Gov. Larry Hogan is asking people nominated to fill vacancies in the General Assembly to undergo background checks before taking their seats, infuriating Democratic leaders.

Two people recently nominated to fill seats in the House of Delegates — Baltimore’s Nick J. Mosby and Montgomery County’s Jheanelle Wilkins — have not yet been sworn in. Both were asked by the governor’s office to submit to background checks. Neither has complied.
“He doesn’t need to hold anybody up for a background investigation. I just don’t believe that’s appropriate,” said Baltimore Del. Cheryl Glenn, a Democrat who chairs the Legislative Black Caucus.
A Hogan spokesman said the background check was voluntary.
“All we’re doing is asking,” said Doug Mayer, the spokesman.

All of that is really bad optics, and offensive to boot. So why ask? Here’s why:

Mayer said the governor’s request for background checks applies to all appointed lawmakers moving forward.
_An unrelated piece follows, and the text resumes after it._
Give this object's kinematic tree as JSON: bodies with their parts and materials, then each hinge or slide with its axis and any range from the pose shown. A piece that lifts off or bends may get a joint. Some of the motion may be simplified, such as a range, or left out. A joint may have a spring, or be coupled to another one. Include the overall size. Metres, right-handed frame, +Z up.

The new policy of requesting background checks is “made out of an abundance of caution, especially in light of recent, well-known news involving former, current and prospective members of the legislature,” Mayer said.
In one case, Gary Brown Jr., an aide to Baltimore Mayor Catherine Pugh, had been selected to fill a vacancy for a seat representing Baltimore in the House of Delegates. But his swearing in was abruptly canceled after Brown was indicted on charges of campaign finance violations. Mosby was selected for the vacancy instead.
And on the first day of the legislative session last week, Del. Michael Vaughn of Prince George’s County abruptly resigned, citing health reasons. That county has been rocked by a scandal involving its liquor board. Federal documents described an unnamed delegate from the Economic Matters Committee accepting cash to vote for a certain liquor bill. Vaughn is the only Prince George’s delegate on that committee who voted for the bill.
“This is a very common-sense, proactive policy change that simply seeks to hold these nominees to the same standards that we hold all our appointments to currently,” Mayer said.
The Attorney General’s Office advised House Speaker Michael E. Busch on Wednesday that the governor can ask for background checks, but cannot require prospective lawmakers to submit to them.
“The Governor can request that the nominee submit to a background check, but the nominee is under no obligation to comply,” Assistant Attorney General David W. Stamper wrote to Busch on Wednesday. “Regardless of whether the nominee submits to a background check, the Governor must make the appointment.”

A chance to smear Democrats as the party of corruption every single time there’s a new legislative appointment. Read my next post for part 2 of this strategically devastating gambit by Hogan, also unveiled today. We’re gonna be hearing about these kinds of issues from now through November, 2018, because our state leadership has failed to seize the opportunities for reform when we had the chance to do so over the past two decades. Now we’re going to pay for that failure, as we’ve allowed a GOP governor to grab the flag of reform and make it his own. Appalling, and an unforced error born of arrogance and hubris.